Resulta peculiar curioso que los principales herederos del internacionalismo marxista -el cual tenía como uno de sus principales objetivos aniquilar la cultura nacional de las etnias que conformaban al Imperio ruso- pretendan hoy utilizar, como lo hace Putin, al nacionalismo como motivo inspirador de reivindicaciones geopolíticas. Hace unos meses, Moscú promulgó una ley que hace que sea más fácil obtener la ciudadanía rusa para todas aquellas personas de etnia eslava que habitan en los territorios del antiguo Imperio soviético. La estrategia de Moscú apunta hacia la creación de un movimiento estructurado en torno a razones étnico-tribales, en las antiguas repúblicas soviéticas, como punta de lanza de una nueva maniobra de lo que Joseph Nye llamaría Soft Power. Putin ha declarado abiertamente que los rusos conforman la más grande nación dividida, y que su misión es la de protegerla.
Putin sabe perfectamente que la persuasión y la seducción que ejerce la cultura europea sobre los pobladores de las ex repúblicas soviéticas, más cercanas a Europa, son inmensas. Si a ésto se agrega la profundización de los lazos económicos y políticos que ha alcanzado la UE en las últimas décadas, se explican, bajo una perspectiva realista, las reacciones de Moscú ante los acontecimientos en Ucrania. Existen múltiples razones por las que Putin difícilmente aceptará una expansión europea en Ucrania. Sabemos que Ucrania es uno de los principales corredores de energía. El 30% del gas que se consume en Europa proviene de Rusia. Las tensiones entre Bruselas y Moscú ha empujado a los países europeos a buscar otras rutas para su abastecimiento energético, cosa que aún no ha logrado. La pérdida del control sobre Ucrania, implicaría para Rusia perder el control de los mercados energéticos durante los próximos veinte o treinta años. Además, amenazaría el proyecto geopolítico más ambicioso de Vladimir Putin, enfocado en el nacimiento, a partir del 1 de enero del 2015, de la Unión Económica Euroasiática cuyos miembros, por ahora, son Rusia, Bielorrusia y Kazajstán, a los cuales se les agregarían posteriormente Armenia y Kirguistán. El nuevo coloso, considerado un renacimiento de la “Gran Rusia”, posee un mercado de casi 200 millones de consumidores que, en gran parte, será abastecido de productos provenientes de Ucrania.

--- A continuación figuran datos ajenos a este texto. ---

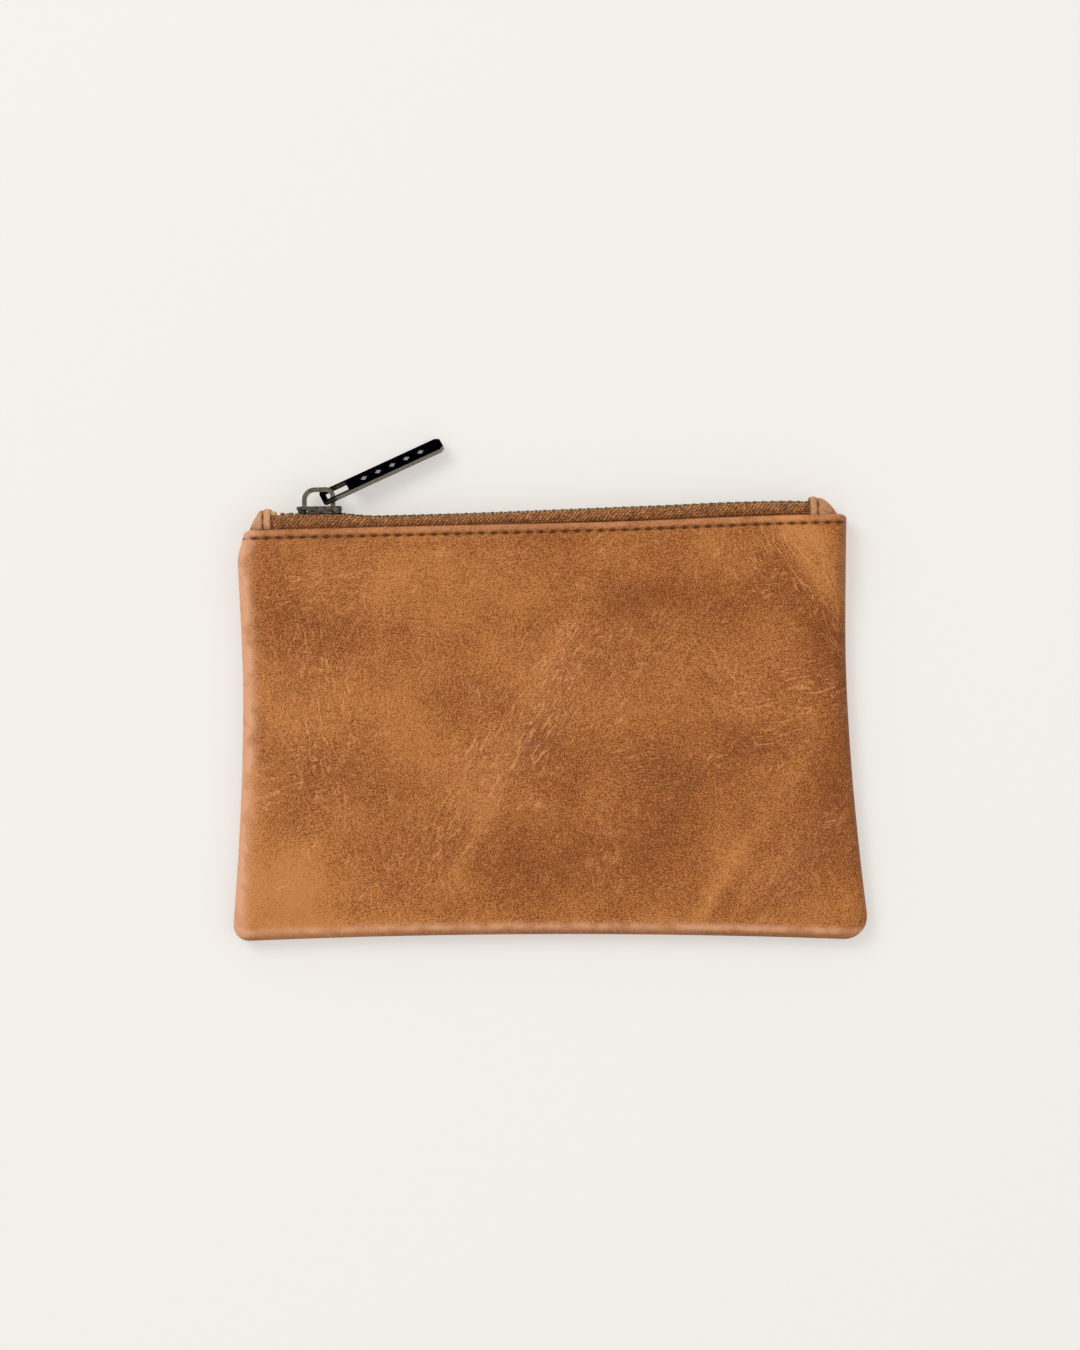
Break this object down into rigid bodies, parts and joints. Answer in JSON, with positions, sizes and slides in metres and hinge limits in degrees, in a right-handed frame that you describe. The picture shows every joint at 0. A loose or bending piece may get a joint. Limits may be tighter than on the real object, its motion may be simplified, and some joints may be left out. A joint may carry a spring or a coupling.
{
  "type": "zippered pouch",
  "caption": "Flat leather pouch, two panels seamed on three sides and lined, closed along the top by a metal-tooth zip with a slider, a bridge, a long flat puller and leather end tabs.",
  "frame": {"origin": "middle of the back panel's outer face, on the surface that the pouch lies on", "axes": "+X along the zip, +Y from the bottom seam towards the zip, +Z out of the front panel"},
  "size_m": [0.1708, 0.1378, 0.0102],
  "materials": {
    "leather": "pull-up, waxed",
    "leather_back": "pull-up, waxed",
    "tab_leather": "pull-up, waxed",
    "lining": "plain weave cotton",
    "zip_tape": "ribbed herringbone tape",
    "teeth": "antique brass",
    "stops": "antique brass",
    "gunmetal": "black nickel, polished",
    "thread": "waxed polyester thread"
  },
  "bodies": {
    "back_half": {"back_panel": "leather_back", "back_lining": "lining", "back_zip_tape": "zip_tape", "back_teeth": "teeth", "back_topstitch": "thread", "left_end_tab": "tab_leather", "right_end_tab": "tab_leather", "left_tab_stitch": "thread", "right_tab_stitch": "thread", "front_top_stop": "stops", "back_top_stop": "stops", "bottom_stop": "stops", "seam_thread": "thread"},
    "front_half": {"front_panel": "leather", "front_lining": "lining", "front_zip_tape": "zip_tape", "front_teeth": "teeth", "front_topstitch": "thread"},
    "slider": {"slider_body": "gunmetal", "slider_bridge": "gunmetal"},
    "puller": {"puller": "gunmetal"}
  },
  "joints": [
    {"name": "slider_slide", "type": "slide", "parent": "back_half", "child": "slider", "axis": [1, 0, 0], "range_m": [0, 0.124], "deforming": ["front_zip_tape", "back_zip_tape", "front_teeth", "back_teeth"]},
    {"name": "mouth_open", "type": "hinge", "parent": "back_half", "child": "front_half", "pos_m": [0, -0.0582, 0.0023], "axis": [1, 0, 0], "range_deg": [0, 12]},
    {"name": "puller_swing", "type": "hinge", "parent": "slider", "child": "puller", "pos_m": [-0.0582, 0.06475, 0.005], "axis": [0, 0, 1], "range_deg": [-21, 142]}
  ],
  "couplings": [
    {"joint": "mouth_open", "follows": "slider_slide", "rad_per_m": 1.688}
  ]
}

Esta característica de gran proveedor, Ucrania la ostenta a nivel de industria bélica para el suministro de componentes y piezas de repuesto, esenciales para la industria militar rusa. Una ruptura entre Kiev y Moscú amenazaría la producción de los aviones Antonov, y pondría en riesgo la utilidad para Moscú de la empresa “Zorya Mashproekt”: uno de los mayores fabricantes de plantas de turbinas de gas para aplicaciones marinas e industriales.
Son estas sólo algunas de las razones por las cuales será difícil que Putin claudique ante Occidente, resignándose a ceder Ucrania; así como resulta muy improbable un conflicto bélico a gran escala, entre las ex superpotencias. Lo que sí parece claro es que, desde 1945 -año de culminación de la II Guerra Mundial-, Europa vive atenazada entre pretensiones expansionistas rusas e hipócritas maniobras de alianza y protección militar estadounidenses.
Los únicos y reales ganadores, desde Yalta, siguen imponiendo su política. La que aún hoy sigue perdiendo es sólo Europa.